Walter Charles Lawler and his brother Victor operated Lawler Bros butchery at 165 Glebe Point Road from c1947 until sold in 1981. Victor died c1956 and Walter (Wally) continued on. Wally bought a property, Pibbon Mendooran in 1963 and in 1981 moved there full time to work the property. From 1963 to 1981 Wally, wife Marie (nee Cook from Cardigan St Glebe) and sons Lewis Charles (1950) and Stewart James (1953) went to the property every 2nd weekend to review work the resident managers undertook.
Marie Cook was one of 4 children to Alan and Annie Cook (nee Grono of Grono’s Point) from Cardigan St. Alan Cook had a barber shop on Bridge Road on the corner of Colbourne St until c1957. Alan also worked as a wrestling referee and trainer in the Wentworth Park arches.
My grandfather Cyril (sid) Retallack ran his family butcher shop at 165 Glebe Point Rd for many years from mid 1920s until 1947. One of his daughters, Jean, my mother got her first job as a Telegram girl at Glebe Post Office during WWII. My grandmother cooked food for the prisoners at Glebe Police Station and during the depression, she ran a soup kitchen at the back of their premises at 165 Glebe Point Road and fed the homeless and destitute. I know lots of stories of their life at Glebe and they were a very much loved and popular family. Thea Webster
My grandfather owned and operated a butcher shop at 165 Glebe Point Road in the 1920’s through to 1948 when he retired and the family moved to Hurstville. My grandparents were Cyril and Stella Retallack and they brought their family up (4 children) at Glebe. My mother was born in Glebe in 1929 and she used to say they were friends with the Ortado family (Italian green grocers) who also owned and ran a shop close by. My mum went to Glebe Point Public School and had many fond memories of the area.
Thea Webster
Engadine, NSW 2233
Alexander Sinclair Manson Gray is listed in Sands around the end of the 1880s as a butcher. His address was variously 121 St. John’s rd, Forest Lodge,38 Parramatta old rd, and 110 St. John’s rd, Forest Lodge. Do you think he ran a butcher’s shop, or was just an employee? Alexander Sinclair Manson Gray is notable for inventing ‘An improved apparatus to be used for starting horse-races’ in 1894. From the 1890s until his death in 1924 he lived in Ashfield. If you have any further information it would be appreciated.
It’s lovely to read about the butchers and bakers living in Glebe at the time my Gt Gt grandparents were living there.

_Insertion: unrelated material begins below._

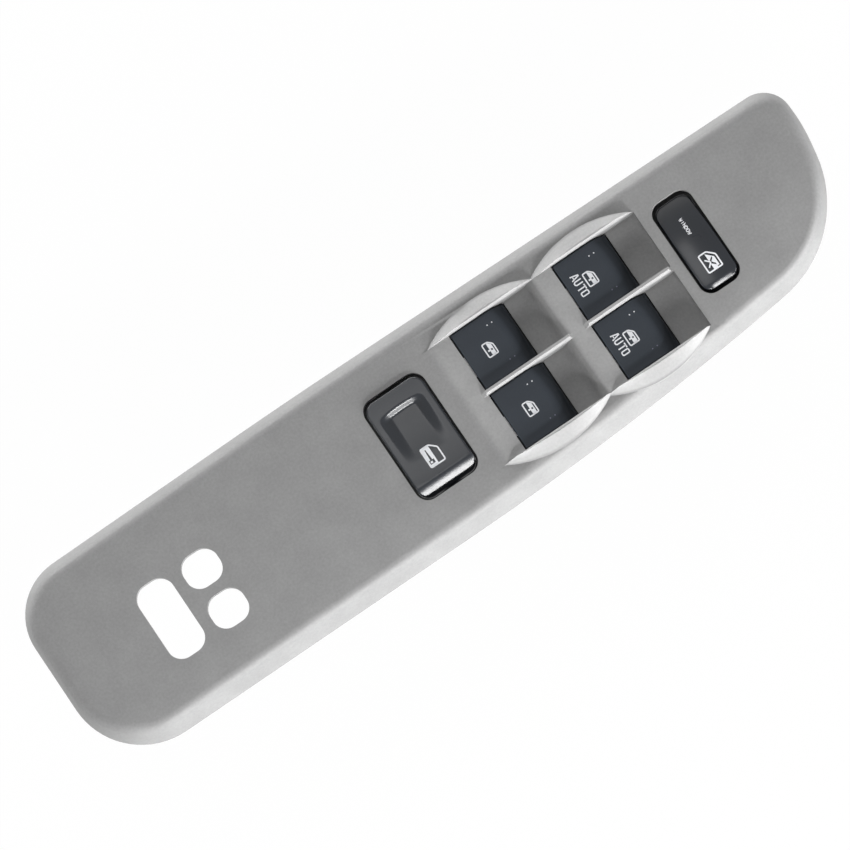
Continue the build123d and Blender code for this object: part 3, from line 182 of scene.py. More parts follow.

They were listed as grocers in Derwent Street in the Sands Directories . First it was Elizabeth Kerrison in 1875 and 1876, and then her husband Charles Kerrison in 1877.(Charles had been a carpenter/shipwright before that.)I’m not sure where their premises were, because I think the purpose built grocers shop in Derwent Street was not built until 1879. The 1880 Sands directory lists him as a grocer and carpenter on the east side of Derwent Street, but then he died in Feb 1880.